A lot of the time, oddly enough, these folks are doing this to justify their own opinions and preferences.  I don’t like statement X, or what it implies, so I’ll find an example where X isn’t true and use it as proof that X is never true. Therefore, my opinions and preferences aren’t wrong.

Now, let’s be clear on one thing—there are always exceptions to the rule. Always.  Anyone who tells you that something is never-question-it, 100% always this way can be ignored. Especially if they shriek “no exceptions!!” I don’t care who they are or how many million copies they’ve sold (or not sold, as is more often the case)

BUT...

Exceptions to the rule are very, very rare. You could say exceptionally rare. That’s why they’re the exception and not the rule.

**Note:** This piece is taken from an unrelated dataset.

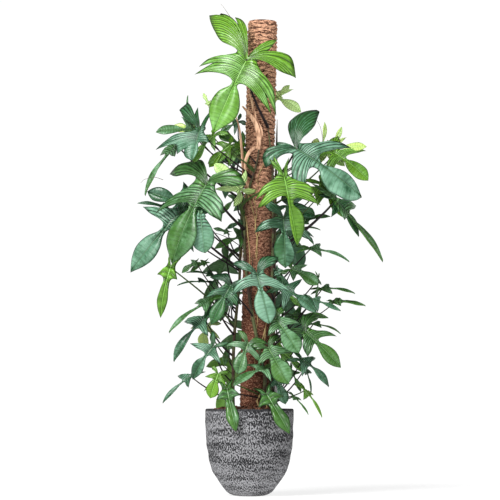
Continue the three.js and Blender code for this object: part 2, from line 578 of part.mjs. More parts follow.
// The petiole leaves its stem outwards and upwards, bowed aside by an offset, and stops behind the blade's heart
function petiolePath(pose, behind, bow) {
  const start = petioleStart(pose);
  const normal = bladeNormal(pose, HEART, 0);
  const end = bladePoint(pose, HEART, 0).addScaledVector(normal, -behind);
  const chord = end.clone().sub(start);
  const distance = chord.length();
  const outward = new THREE.Vector3(start.x - poleAxis(start.z), start.y, 0).normalize();
  const leave = outward.multiplyScalar(0.8).add(new THREE.Vector3(0, 0, 0.5));
  const arrive = chord.clone().normalize().add(new THREE.Vector3(0, 0, 0.3));
  arrive.addScaledVector(normal, Math.max(0, 0.75 - arrive.dot(normal))).normalize();
  const first = start.clone().addScaledVector(leave, 0.35 * distance).add(bow);
  const second = end.clone().addScaledVector(arrive, -0.3 * distance).addScaledVector(bow, 0.6);
  return new THREE.CubicBezierCurve3(start, first, second, end).getPoints(PETIOLE_STEPS);
}

// The bows that a petiole may take, its listed one and then the straightest first
function petioleBows(pose) {
  const ahead = pose.from.clone().sub(petioleStart(pose)).normalize();
  const level = new THREE.Vector3(-ahead.y, ahead.x, 0).normalize();
  const upright = level.clone().cross(ahead).normalize();
  const bows = pose.bow ? [new THREE.Vector3(...pose.bow)] : [];
  for (const size of PETIOLE_BOWS) {
    const directions = size === 0 ? 1 : PETIOLE_BOW_DIRECTIONS;
    for (let k = 0; k < directions; k += 1) {
      const turn = (2 * Math.PI * k) / PETIOLE_BOW_DIRECTIONS;
      const bow = level.clone().multiplyScalar(size * Math.cos(turn));
      bows.push(bow.addScaledVector(upright, size * Math.sin(turn)));
    }
  }
  return bows;
}

// The first petiole that passes clear of everything it isn't joined to, seated as close behind its blade as it
// goes; the petiole of a leaf that is grown together with its stem ends within the blade
function petioleSolid(pose, apart, obstacles) {
  const radius = petioleRadius(pose);
  const sides = radius > PETIOLE_THINNEST * 1.5 ? PETIOLE_SIDES : 3;
  const draft = (behind, bow) => toSolid(
    tube(petiolePath(pose, behind, bow), radius, radius * PETIOLE_TIP_SHARE, sides),
  );
  const seats = PETIOLE_SEATS.map((share) => BLADE_THICKNESS / 2 + share * radius * PETIOLE_TIP_SHARE);
  for (const bow of petioleBows(pose)) {
    for (const behind of apart ? seats : [0]) {
      const solid = draft(behind + (apart ? GAP : 0), bow);
      if (!overlaps(solid, obstacles) && !(apart && overlaps(draft(behind, bow), obstacles))) {
        return solid;
      }
    }
  }
  throw new Error(`no way through for the petiole that ends at ${pose.from.toArray().map(Math.round)}`);
}

// Leaves behind the plant, by rule: a steady climb, spread over the rear half, each hanging outwards
function rearLeaf(i) {
  const kinds = ["mature", "plain", "broad", "slender", "plain", "mature", "slender"];
  const tones = ["dark", "mid", "dark", "bright", "mid", "dark", "mid"];
  const small = i >= REAR_LEAVES_APART;
  const place = small ? i - REAR_LEAVES_APART + 0.5 : i;
  const step = small ? 160 : 122;
  const z = 430 + step * place;
  const bearing = 90 + 48 * Math.sin(2.4 * i + 0.6);
  const turn = THREE.MathUtils.degToRad(bearing);
  const reach = (small ? 110 : 150) + 28 * Math.sin(1.7 * i);
  const hang = (small ? 105 : 175) + 25 * Math.sin(2.9 * i);
  const spread = small ? 60 : 95;
  const at = (distance, height) => [
    Math.round(poleAxis(height) + distance * Math.cos(turn)),
    Math.round(distance * Math.sin(turn)),
    Math.round(height),
  ];
  const stem = Math.cos(turn) < -0.45 ? 3 : Math.cos(turn) > 0.45 ? 4 : 5;
  return [kinds[i % 7], tones[(i + 3) % 7], stem, at(reach, z), at(reach + spread, z - hang), bearing + 90, 25,
    i % 2 ? -1 : 1];
}

function potGeometry() {
  const inside = [...POT_INNER, [POT_FLOOR_RADIUS, POT_FLOOR]];
  return lathe([[0, 0], ...POT_OUTER, ...POT_RIM, ...inside, [0, POT_FLOOR]], POT_SIDES);
}

// The coir: zigzag rings up to a rounded top, with a blind bore for the stake
function coirGeometry() {
  const bore = STAKE_RADIUS + GAP;
  const profile = [[bore, COIR_START], [COIR_VALLEY_RADIUS, COIR_START]];
  const ridges = Math.floor((POLE_LENGTH - COIR_START - 20) / COIR_RIDGE_PITCH);
  for (let i = 0; i < ridges; i += 1) {
    const z = COIR_START + COIR_RIDGE_PITCH * (i + 0.5);
    profile.push([COIR_RIDGE_RADIUS, z], [COIR_VALLEY_RADIUS, z + COIR_RIDGE_PITCH / 2]);
  }
  profile.push([COIR_RIDGE_RADIUS - 1, POLE_LENGTH - 12], [COIR_END_RADIUS, POLE_LENGTH], [0, POLE_LENGTH]);
  profile.push([0, STAKE_LENGTH + GAP], [bore, STAKE_LENGTH + GAP], [bore, COIR_START]);
  return lathe(profile, COIR_SIDES);
}

// A prism about the pole's own axis, in the pole's own place
function polePrism(radius, from, to, sides) {
  return new THREE.CylinderGeometry(radius, radius, to - from, sides)
    .rotateX(Math.PI / 2)
    .translate(0, 0, (from + to) / 2);
}

// A plain hole for something that stands in the soil, a little wider and deeper than it
function soilHole(path, radius, sides) {
  const last = path.length - 1;
  const ahead = path[last].clone().sub(path[last - 1]).normalize();
  return toSolid(tube([...path.slice(0, last), path[last].clone().addScaledVector(ahead, 1)], radius, radius, sides));
}

// The soil fills the pot down to its floor, with holes for the pole, the stake, the stems and two roots
function soilSolid(poleMatrix, rootPaths) {
  const wall = [...POT_INNER, [POT_FLOOR_RADIUS, POT_FLOOR]].map(([r, z]) => [r - GAP, z + GAP]);
  const floor = [0, POT_FLOOR + GAP];
  const body = toSolid(lathe([floor, ...wall.reverse(), ...SOIL_TOP, [0, SOIL_CROWN]], POT_SIDES));
  const cuts = [
    toSolid(polePrism(COIR_RIDGE_RADIUS + 0.4, COIR_START - GAP, POLE_LENGTH, COIR_SIDES).applyMatrix4(poleMatrix)),
    toSolid(polePrism(STAKE_RADIUS + 0.4, -10, COIR_START, COIR_SIDES).applyMatrix4(poleMatrix)),
    ...STEM_PATHS.map((path) => soilHole(path.slice(0, 4).reverse(), STEM_RADIUS + GAP, STEM_SIDES)),
    ...rootPaths.map((path) => soilHole(path, ROOT_HOLE_RADIUS, PETIOLE_SIDES)),
  ];
  return body.subtract(wasm.Manifold.union(cuts));
}

function piece(name, geometry, color, roughness) {
  const mesh = new THREE.Mesh(geometry, new THREE.MeshStandardMaterial({ color, roughness, metalness: 0 }));
  mesh.name = name;
  return mesh;
}

const pole = new THREE.Group();
pole.name = "pole";
pole.position.set(POLE_FOOT_X, 0, POLE_FOOT_Z);
pole.rotation.y = POLE_LEAN;
pole.add(piece("pole_coir", coirGeometry(), 0x9c5a40, 0.95));
pole.add(piece("pole_stake", polePrism(STAKE_RADIUS, 0, STAKE_LENGTH, COIR_SIDES), 0xb08a5c, 0.8));
pole.updateMatrixWorld(true);

const rootPaths = [strandPath(0, ROOT_LOOP, 7), strandPath(1, SECOND_ROOT, 5)];
const soil = soilSolid(pole.matrixWorld, rootPaths);
const guards = [
  toSolid(polePrism(COIR_RIDGE_RADIUS + 1, 0, POLE_LENGTH, 2 * COIR_SIDES).applyMatrix4(pole.matrixWorld)),
  toSolid(potGeometry()),
  soil,
].map(withBox);

// What grows on the stems: clasping roots, dried sheaths and the roots that reach the soil
const growth = STEM_PATHS.map((path) => [toSolid(tube(path, STEM_RADIUS, STEM_RADIUS * STEM_TOP_SHARE, STEM_SIDES))]);
for (const root of CLASPING_ROOTS) {
  growth[root[0]].push(toSolid(claspingRoot(root)));
}
for (const sheath of FRONT_SHEATHS) {
  growth[0].push(toSolid(tube(strandPath(0, sheath, 6), sheath.start, sheath.end, PETIOLE_SIDES)));
}
growth[0].push(toSolid(tube(rootPaths[0], ROOT_LOOP.start, ROOT_LOOP.end, PETIOLE_SIDES)));
growth[1].push(toSolid(tube(rootPaths[1], SECOND_ROOT.start, SECOND_ROOT.end, PETIOLE_SIDES)));

// Blades are set down one after another, each slid outwards or inwards by the least that clears the rest
const rearLeaves = Array.from({ length: REAR_LEAVES }, (_, i) => rearLeaf(i));
const leaves = [
  ...LEAVES.map((row) => ({ row, apart: true })),
  ...SMALL_LEAVES.map((row) => ({ row, apart: false })),
  ...rearLeaves.map((row, i) => ({ row, apart: i < REAR_LEAVES_APART })),
];
const blades = [];
leaves.forEach(({ row, apart }, index) => {
  const pose = bladePose(row, index);
  const outward = pose.out.clone().setZ(pose.out.z * 0.4).normalize();
  const obstacles = [...guards, ...growth.flat().map(withBox), ...blades];
  const start = pose.from;
  let solid = bladeSolid(pose);
  for (let slide = 1; overlaps(solid, obstacles); slide += 1) {
    const shift = BLADE_SLIDE_STEP * Math.ceil(slide / 2) * (slide % 2 ? 1 : -1);
    pose.from = start.clone().addScaledVector(outward, shift);
    solid = bladeSolid(pose);
  }
  blades.push({ ...withBox(solid), pose, apart });
});

// Petioles, each clear of the blades and of the other stems' growth; one of a small leaf enters its blade
for (const blade of blades) {
  const own = blade.pose.stem - 1;
  const others = growth.flatMap((solids, stem) => (stem === own ? [] : solids.map(withBox)));
  const strangers = blades.filter((other) => other !== blade || blade.apart);
  growth[own].push(petioleSolid(blade.pose, blade.apart, [...guards, ...strangers, ...others]));
}
for (const blade of blades.filter((other) => !other.apart)) {
  growth[blade.pose.stem - 1].push(blade.solid);
}

const object = new THREE.Group();
object.add(piece("pot", potGeometry(), 0x77777a, 0.9));
object.add(piece("soil", toGeometry(soil), 0x4a3226, 1));
object.add(pole);
growth.forEach((solids, stem) => {
  object.add(piece(`vine_${stem + 1}`, toGeometry(wasm.Manifold.union(solids)), 0x4a4630, 0.6));
});
blades.filter((blade) => blade.apart).forEach((blade, i) => {
  const name = `leaf_${String(i + 1).padStart(2, "0")}`;
  object.add(piece(name, toGeometry(blade.solid), TONES[blade.pose.tone], 0.4));
});

export default object;
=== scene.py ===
"""A climbing philodendron on a coir pole in a chiselled grey pot, dressed round its fixed frame.

Blades, stalks, stems, roots, sheaths, coir, soil, bark and pot are surfaces worked out from formulas.
Lengths in the tables are millimetres. A finished piece is in metres, with its place in its mesh.
"""

import math

import bpy
import numpy as np
from bpy.props import FloatProperty, FloatVectorProperty, IntProperty, PointerProperty
from bpy.types import Operator, Panel, PropertyGroup
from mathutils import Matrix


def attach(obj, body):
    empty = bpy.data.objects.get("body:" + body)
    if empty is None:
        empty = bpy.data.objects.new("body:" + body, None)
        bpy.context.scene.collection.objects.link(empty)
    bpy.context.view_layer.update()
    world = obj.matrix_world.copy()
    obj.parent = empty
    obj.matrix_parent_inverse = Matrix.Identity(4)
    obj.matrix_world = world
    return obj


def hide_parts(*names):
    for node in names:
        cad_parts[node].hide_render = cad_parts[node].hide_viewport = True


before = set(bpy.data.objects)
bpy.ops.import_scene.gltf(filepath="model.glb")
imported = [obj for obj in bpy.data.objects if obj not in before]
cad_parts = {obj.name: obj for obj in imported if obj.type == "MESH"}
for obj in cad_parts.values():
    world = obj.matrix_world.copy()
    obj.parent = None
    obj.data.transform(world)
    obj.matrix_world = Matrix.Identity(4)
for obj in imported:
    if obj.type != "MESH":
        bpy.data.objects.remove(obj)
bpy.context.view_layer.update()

bl_info = {
    "name": "Climbing philodendron",
    "version": (1, 0, 0),
    "blender": (4, 5, 0),
    "location": "3D View > Sidebar > Philodendron",
    "description": "Lobed blades, stalks, coir pole, soil and chiselled pot of a climbing philodendron",
    "category": "Add Mesh",
}

MM = 0.001

# Pot: outer and inner profiles as [radius, height]
POT_OUTER = [
    (0, 0), (36, 0), (50, 1.8), (61, 5), (70, 9.5), (80, 18), (97, 41), (113.5, 65), (127, 90), (136.5, 122),
    (142, 158), (146, 194), (148, 240), (148.5, 284), (148, 289),
]
POT_INNER = [(146, 291.6), (142.5, 291.8), (139.5, 288.5), (138, 270), (134, 200), (131, 158), (120, 110), (0, 100)]
SOIL_TOP = [(0, 300), (62, 298), (112, 289), (138, 277)]
SOIL_WALL = [(137, 262), (132, 200), (128, 165), (122, 150), (0, 150)]
POT_SIDES = 240
SOIL_SIDES = 120
BARK_CHIPS = 260

# Pole: foot, lean and coir, in the pole's own frame
POLE_FOOT = (10.4, 0, 20.8)
POLE_LEAN = math.radians(1.24)
COIR_START = 214
COIR_END = 1582
COIR_RADIUS = 48
COIR_SIDES = 112
COIR_STEP = 2.6
COIR_SHOULDER = 14
FIBRES_LOWEST = 290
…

I mean, sure, there’s a double handful of authors who sold awful manuscripts filled with horrible spelling, bad grammar, and not the slightest clue about formatting. But the vast majority of those manuscripts never made it past the first reader for an agent or editor. We can point at a dozen or so people who sold their first book because they knew/ were related to/ were sleeping with the right people. But there are tens of thousands of writers (probably hundreds of thousands over the years)who broke in by taking their time and writing really good books. And, yeah, maybe I can point to a few people who sold the first draft of the very first novel they wrote. But I can also point to the tens of millions of people—actual, literal millions—whose first draft submissions were rejected.

Now of course, the downside of this is... well, it means most of us aren’t the exception. We’re all in the majority. And nobody wants that. Nobody likes the thought of eventually breaking in, we want all the success and recognition now! We want to be the exception!

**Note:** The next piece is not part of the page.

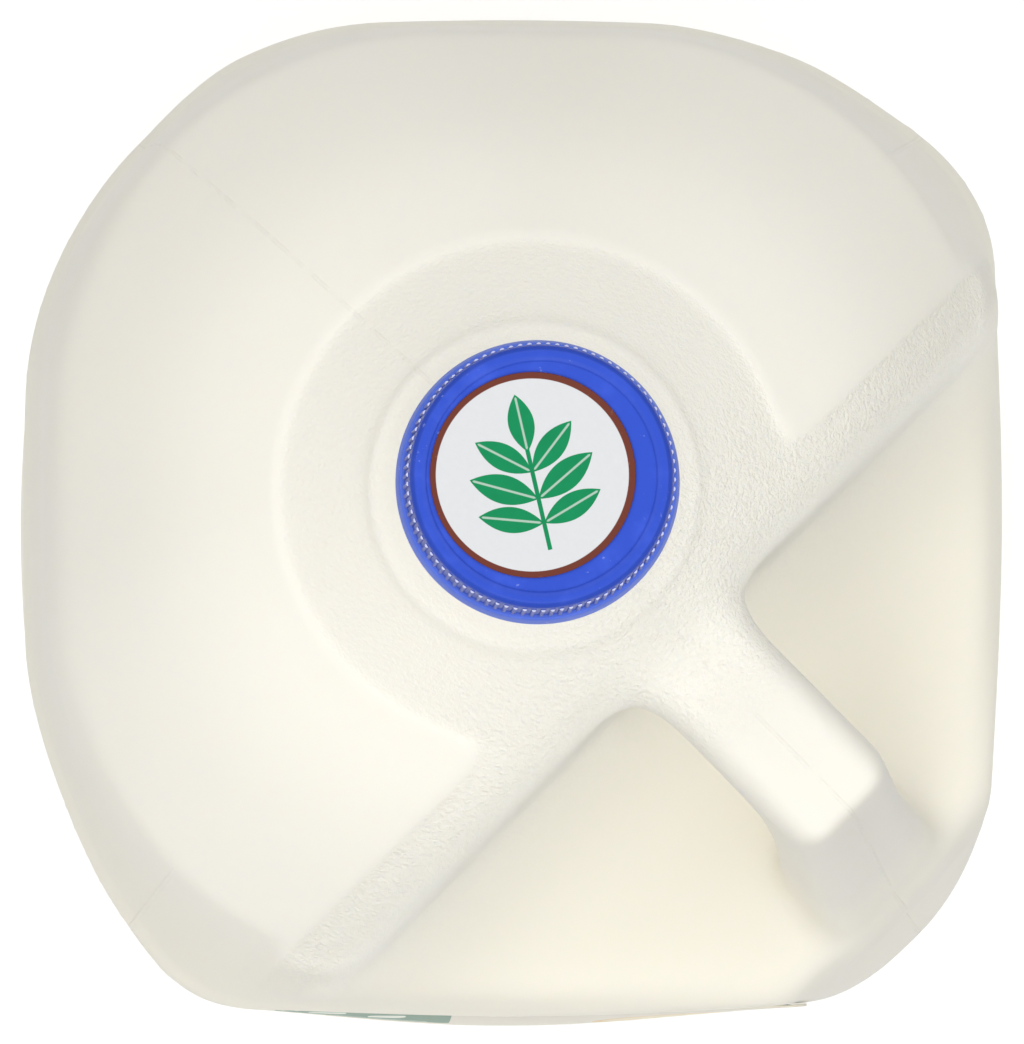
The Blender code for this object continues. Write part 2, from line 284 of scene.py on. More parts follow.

And maaaaaybe we are. Maybe what we've done is good enough that it doesn't matter I broke a ton of rules and guidelines. But we definitely shouldn’t assume we’re the exception. Because that’s where things get dangerous. Just ask Vesna Vulovic.

(yes, I’m going to tell this story again)

For those of you who never heard me explain this at the Writers Coffeehouse (either at Dark Delicacies or Mysterious Galaxy), Ms. Vulovic was a flight attendant back in the early ‘70s. And in 1972, the airliner she was working on was bombed in mid-flight. She was trapped inside the plane’s hull as it plunged over six miles to the ground. 

BUT...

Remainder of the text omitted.